Everything from the line with "in imported if" to the end of the data should be restated word for word, and nothing before it.

Available data ->

========

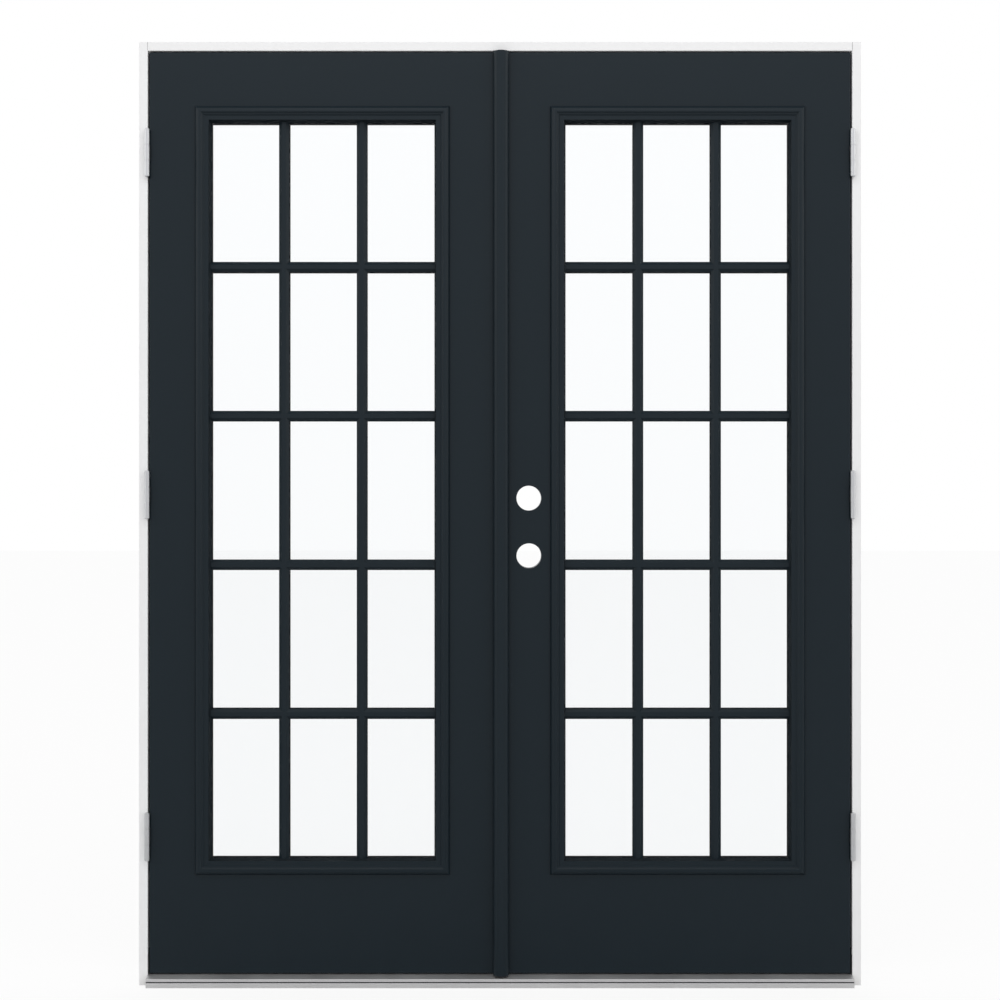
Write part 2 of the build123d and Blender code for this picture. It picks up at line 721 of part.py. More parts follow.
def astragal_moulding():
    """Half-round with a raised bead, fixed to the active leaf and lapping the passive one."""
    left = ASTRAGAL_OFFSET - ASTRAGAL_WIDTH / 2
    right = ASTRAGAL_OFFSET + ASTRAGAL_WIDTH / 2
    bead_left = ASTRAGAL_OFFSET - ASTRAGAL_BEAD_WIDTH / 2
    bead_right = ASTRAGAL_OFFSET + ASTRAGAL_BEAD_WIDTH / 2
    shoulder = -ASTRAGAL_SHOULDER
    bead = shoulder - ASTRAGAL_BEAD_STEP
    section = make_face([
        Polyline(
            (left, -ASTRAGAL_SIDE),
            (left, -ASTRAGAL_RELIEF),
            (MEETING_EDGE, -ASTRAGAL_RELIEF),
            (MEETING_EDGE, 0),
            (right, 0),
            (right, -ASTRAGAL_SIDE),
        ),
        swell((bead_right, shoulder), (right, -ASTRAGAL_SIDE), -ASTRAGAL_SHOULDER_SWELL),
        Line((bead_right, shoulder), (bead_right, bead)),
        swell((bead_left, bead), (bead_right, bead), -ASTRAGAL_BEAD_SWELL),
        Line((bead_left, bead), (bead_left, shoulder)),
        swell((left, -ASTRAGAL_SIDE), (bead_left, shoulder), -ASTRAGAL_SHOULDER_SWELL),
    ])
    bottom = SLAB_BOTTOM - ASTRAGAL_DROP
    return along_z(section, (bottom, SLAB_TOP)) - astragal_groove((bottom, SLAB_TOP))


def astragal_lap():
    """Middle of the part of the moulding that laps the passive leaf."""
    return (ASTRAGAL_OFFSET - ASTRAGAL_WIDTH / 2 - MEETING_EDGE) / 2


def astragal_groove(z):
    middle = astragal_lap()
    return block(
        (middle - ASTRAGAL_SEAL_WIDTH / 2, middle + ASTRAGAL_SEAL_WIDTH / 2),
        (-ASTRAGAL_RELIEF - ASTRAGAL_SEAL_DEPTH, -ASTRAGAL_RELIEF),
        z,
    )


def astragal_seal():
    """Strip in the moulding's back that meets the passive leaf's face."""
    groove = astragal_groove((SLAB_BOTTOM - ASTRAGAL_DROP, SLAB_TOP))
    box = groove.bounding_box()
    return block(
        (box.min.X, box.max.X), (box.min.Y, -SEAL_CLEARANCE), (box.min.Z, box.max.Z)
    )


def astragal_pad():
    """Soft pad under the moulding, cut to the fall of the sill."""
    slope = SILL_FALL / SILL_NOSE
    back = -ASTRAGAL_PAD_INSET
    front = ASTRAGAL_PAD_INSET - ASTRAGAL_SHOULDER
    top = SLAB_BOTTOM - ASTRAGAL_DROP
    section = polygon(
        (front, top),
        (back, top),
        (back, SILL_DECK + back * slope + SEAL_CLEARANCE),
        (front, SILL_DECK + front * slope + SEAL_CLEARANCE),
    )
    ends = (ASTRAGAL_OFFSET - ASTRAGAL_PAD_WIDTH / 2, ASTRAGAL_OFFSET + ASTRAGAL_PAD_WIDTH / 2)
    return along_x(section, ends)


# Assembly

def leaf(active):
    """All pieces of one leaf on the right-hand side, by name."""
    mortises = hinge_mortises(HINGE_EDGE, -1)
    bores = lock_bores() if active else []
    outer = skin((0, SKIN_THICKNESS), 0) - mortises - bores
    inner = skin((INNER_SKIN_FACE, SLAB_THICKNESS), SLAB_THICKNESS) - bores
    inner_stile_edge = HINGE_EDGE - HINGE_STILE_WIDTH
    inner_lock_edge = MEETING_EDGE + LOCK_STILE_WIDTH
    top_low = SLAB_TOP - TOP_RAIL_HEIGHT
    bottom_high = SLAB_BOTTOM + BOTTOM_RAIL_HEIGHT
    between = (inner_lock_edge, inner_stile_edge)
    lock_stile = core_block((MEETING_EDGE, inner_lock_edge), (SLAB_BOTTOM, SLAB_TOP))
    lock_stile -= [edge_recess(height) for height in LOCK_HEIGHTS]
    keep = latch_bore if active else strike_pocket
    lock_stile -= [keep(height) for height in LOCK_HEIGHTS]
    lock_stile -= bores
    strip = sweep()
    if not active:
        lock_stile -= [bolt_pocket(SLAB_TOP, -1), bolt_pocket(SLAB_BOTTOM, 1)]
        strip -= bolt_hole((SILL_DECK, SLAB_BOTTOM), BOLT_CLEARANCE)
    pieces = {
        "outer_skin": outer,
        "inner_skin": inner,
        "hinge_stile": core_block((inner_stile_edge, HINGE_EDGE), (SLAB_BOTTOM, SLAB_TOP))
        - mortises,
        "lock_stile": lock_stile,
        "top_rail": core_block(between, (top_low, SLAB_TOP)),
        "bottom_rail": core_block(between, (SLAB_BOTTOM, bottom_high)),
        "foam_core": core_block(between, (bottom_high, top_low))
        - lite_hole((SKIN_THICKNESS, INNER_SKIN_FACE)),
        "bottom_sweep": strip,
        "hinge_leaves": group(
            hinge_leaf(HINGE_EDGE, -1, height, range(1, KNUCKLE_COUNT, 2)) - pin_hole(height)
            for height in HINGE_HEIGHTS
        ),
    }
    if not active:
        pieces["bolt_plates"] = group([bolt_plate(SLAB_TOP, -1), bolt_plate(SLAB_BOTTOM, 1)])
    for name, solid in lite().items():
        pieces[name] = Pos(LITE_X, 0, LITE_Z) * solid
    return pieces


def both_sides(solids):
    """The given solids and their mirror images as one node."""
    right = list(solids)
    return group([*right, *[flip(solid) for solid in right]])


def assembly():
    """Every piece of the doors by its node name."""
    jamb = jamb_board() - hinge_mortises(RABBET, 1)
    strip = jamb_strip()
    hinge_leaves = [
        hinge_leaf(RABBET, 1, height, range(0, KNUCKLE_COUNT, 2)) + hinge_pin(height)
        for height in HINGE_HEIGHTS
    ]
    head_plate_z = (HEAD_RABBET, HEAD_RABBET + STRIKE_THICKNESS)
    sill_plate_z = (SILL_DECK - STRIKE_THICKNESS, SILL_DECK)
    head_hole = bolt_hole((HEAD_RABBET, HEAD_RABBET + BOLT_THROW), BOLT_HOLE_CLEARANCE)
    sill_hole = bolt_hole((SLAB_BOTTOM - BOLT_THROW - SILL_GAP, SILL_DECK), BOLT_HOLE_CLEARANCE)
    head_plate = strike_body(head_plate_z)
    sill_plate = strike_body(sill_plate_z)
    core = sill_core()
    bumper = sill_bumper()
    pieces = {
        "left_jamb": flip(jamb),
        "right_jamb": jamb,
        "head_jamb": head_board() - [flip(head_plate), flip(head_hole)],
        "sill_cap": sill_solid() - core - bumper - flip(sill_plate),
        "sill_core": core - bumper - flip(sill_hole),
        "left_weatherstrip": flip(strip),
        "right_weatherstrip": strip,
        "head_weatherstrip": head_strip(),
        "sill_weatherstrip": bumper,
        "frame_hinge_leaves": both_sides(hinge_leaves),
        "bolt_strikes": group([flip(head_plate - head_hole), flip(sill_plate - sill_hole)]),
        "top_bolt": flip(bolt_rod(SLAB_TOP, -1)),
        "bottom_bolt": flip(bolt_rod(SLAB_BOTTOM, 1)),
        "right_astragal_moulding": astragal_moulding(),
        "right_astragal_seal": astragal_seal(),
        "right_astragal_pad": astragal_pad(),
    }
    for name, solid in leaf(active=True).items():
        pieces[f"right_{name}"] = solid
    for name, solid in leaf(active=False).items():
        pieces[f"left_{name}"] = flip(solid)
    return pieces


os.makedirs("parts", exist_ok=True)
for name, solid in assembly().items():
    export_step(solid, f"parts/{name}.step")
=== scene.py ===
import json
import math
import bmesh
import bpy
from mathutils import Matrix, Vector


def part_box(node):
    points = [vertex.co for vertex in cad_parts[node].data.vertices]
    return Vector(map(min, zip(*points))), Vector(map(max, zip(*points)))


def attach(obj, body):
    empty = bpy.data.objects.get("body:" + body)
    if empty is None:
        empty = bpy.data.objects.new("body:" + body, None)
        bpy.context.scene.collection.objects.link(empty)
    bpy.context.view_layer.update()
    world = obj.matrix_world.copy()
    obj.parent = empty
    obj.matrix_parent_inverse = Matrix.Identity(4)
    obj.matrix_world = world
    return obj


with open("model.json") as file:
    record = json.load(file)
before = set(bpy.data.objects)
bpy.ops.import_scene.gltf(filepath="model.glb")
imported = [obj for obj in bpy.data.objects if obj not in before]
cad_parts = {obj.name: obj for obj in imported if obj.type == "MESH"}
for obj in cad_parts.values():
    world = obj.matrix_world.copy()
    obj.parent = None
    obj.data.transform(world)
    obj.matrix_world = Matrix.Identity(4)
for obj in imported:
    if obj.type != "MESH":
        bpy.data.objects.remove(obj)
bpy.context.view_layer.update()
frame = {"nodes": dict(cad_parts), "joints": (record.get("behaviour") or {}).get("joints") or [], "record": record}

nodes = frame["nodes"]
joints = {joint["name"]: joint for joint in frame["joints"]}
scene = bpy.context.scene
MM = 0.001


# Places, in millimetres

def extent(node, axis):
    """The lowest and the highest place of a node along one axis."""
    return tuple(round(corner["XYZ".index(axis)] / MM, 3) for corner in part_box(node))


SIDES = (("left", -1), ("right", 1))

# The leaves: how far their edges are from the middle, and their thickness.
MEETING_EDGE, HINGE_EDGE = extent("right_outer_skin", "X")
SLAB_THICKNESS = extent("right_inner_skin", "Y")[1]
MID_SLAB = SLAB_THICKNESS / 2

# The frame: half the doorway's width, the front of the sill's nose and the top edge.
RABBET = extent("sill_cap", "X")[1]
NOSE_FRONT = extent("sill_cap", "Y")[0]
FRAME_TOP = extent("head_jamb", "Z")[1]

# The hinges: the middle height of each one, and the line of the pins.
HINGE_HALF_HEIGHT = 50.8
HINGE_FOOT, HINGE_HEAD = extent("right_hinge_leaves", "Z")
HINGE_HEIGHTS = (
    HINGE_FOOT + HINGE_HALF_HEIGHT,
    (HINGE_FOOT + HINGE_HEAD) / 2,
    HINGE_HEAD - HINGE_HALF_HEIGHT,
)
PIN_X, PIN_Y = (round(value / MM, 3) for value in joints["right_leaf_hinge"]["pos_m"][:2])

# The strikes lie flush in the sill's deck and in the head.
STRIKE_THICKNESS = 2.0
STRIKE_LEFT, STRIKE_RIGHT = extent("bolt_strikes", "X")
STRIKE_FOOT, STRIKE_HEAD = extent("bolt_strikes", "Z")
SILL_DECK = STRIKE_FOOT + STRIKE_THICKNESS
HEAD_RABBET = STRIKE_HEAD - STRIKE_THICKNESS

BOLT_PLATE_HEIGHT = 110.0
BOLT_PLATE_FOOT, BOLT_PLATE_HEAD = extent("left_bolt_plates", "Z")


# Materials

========

Solution ->
cad_parts = {obj.name: obj for obj in imported if obj.type == "MESH"}
for obj in cad_parts.values():
    world = obj.matrix_world.copy()
    obj.parent = None
    obj.data.transform(world)
    obj.matrix_world = Matrix.Identity(4)
for obj in imported:
    if obj.type != "MESH":
        bpy.data.objects.remove(obj)
bpy.context.view_layer.update()
frame = {"nodes": dict(cad_parts), "joints": (record.get("behaviour") or {}).get("joints") or [], "record": record}

nodes = frame["nodes"]
joints = {joint["name"]: joint for joint in frame["joints"]}
scene = bpy.context.scene
MM = 0.001


# Places, in millimetres

def extent(node, axis):
    """The lowest and the highest place of a node along one axis."""
    return tuple(round(corner["XYZ".index(axis)] / MM, 3) for corner in part_box(node))


SIDES = (("left", -1), ("right", 1))

# The leaves: how far their edges are from the middle, and their thickness.
MEETING_EDGE, HINGE_EDGE = extent("right_outer_skin", "X")
SLAB_THICKNESS = extent("right_inner_skin", "Y")[1]
MID_SLAB = SLAB_THICKNESS / 2

# The frame: half the doorway's width, the front of the sill's nose and the top edge.
RABBET = extent("sill_cap", "X")[1]
NOSE_FRONT = extent("sill_cap", "Y")[0]
FRAME_TOP = extent("head_jamb", "Z")[1]

# The hinges: the middle height of each one, and the line of the pins.
HINGE_HALF_HEIGHT = 50.8
HINGE_FOOT, HINGE_HEAD = extent("right_hinge_leaves", "Z")
HINGE_HEIGHTS = (
    HINGE_FOOT + HINGE_HALF_HEIGHT,
    (HINGE_FOOT + HINGE_HEAD) / 2,
    HINGE_HEAD - HINGE_HALF_HEIGHT,
)
PIN_X, PIN_Y = (round(value / MM, 3) for value in joints["right_leaf_hinge"]["pos_m"][:2])

# The strikes lie flush in the sill's deck and in the head.
STRIKE_THICKNESS = 2.0
STRIKE_LEFT, STRIKE_RIGHT = extent("bolt_strikes", "X")
STRIKE_FOOT, STRIKE_HEAD = extent("bolt_strikes", "Z")
SILL_DECK = STRIKE_FOOT + STRIKE_THICKNESS
HEAD_RABBET = STRIKE_HEAD - STRIKE_THICKNESS

BOLT_PLATE_HEIGHT = 110.0
BOLT_PLATE_FOOT, BOLT_PLATE_HEAD = extent("left_bolt_plates", "Z")


# Materials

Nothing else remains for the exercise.